Pests, pets and prey – uncertainty in the city

  • Bryndis Snaebjornsdottir (Unknown)
  • , Mark Wilson (Unknown)

Research output: Non-textual formExhibition

Abstract

Long ago, settlements and therefore latterly, cities were predicated on the concept of refuge and a physical division of culture and nature. Clearly such division has proved increasingly porous as more and more animals and birds consider concentrations of human population an attraction rather than a deterrent because of the opportunities such culture provides in terms of habitat and feeding.

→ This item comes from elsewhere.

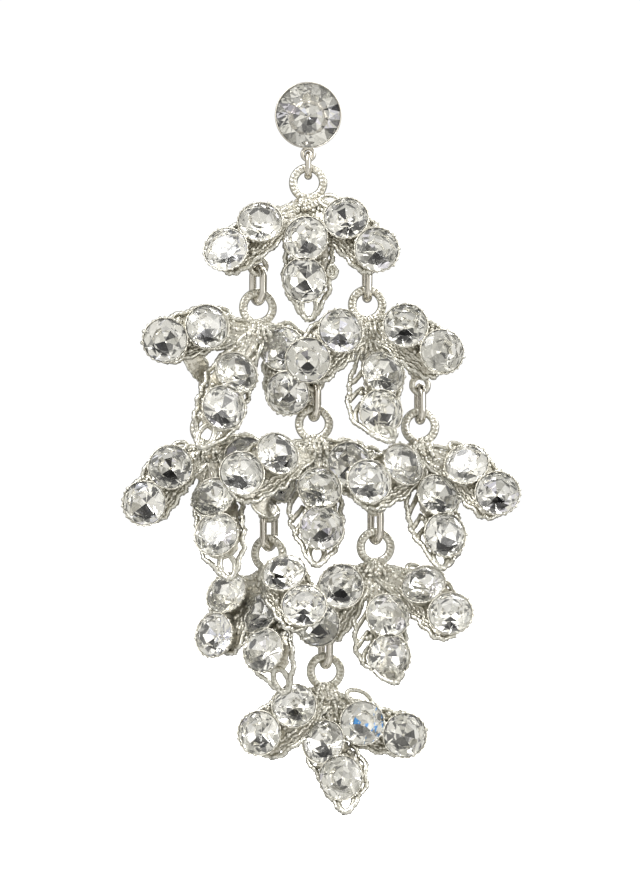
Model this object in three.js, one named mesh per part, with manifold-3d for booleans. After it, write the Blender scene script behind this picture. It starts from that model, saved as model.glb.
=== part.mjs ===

For some, the presence of these creatures – pigeons, starlings, rats, mice, foxes and insects is a threat of some kind, a kind of leakage and therefore a representation of the fragility of our insulation from the ‘wild’, the unpredictability and ‘chaos’ of ‘nature’. This art project, a work in progress, explores specific perceptions and limits of tolerance and ‘animal infringement’ in the city of Lancaster, building a picture of local human behaviour towards animals and the environment – of tolerance and intolerance, of fear and loathing, affection, conflict, pathos and admiration. What’s conspicuously at play is a continual conflict over territory. During our research we’ve observed ambivalence and contradictory vested interests in relation to a wide range of creatures. We have been working closely with the Pest Control Department, a division of the Council Environmental Agency in addition to individuals whose relationships to specific animals are indicative of considerable and sustained focus. Most significant is the mixture of responses, the paradoxical nature of human attitudes towards agents of ‘the wild’‚ and the implicit cohesion-in-tension of the human/nature paradigm. Is this paradoxical intertwining of detached fascination on the one hand and neurotic repulsion on the other, the inevitable architecture of an irredeemable conflict? And in the final analysis, might this irreconcilability hinge on our own ambivalence to the animal within us?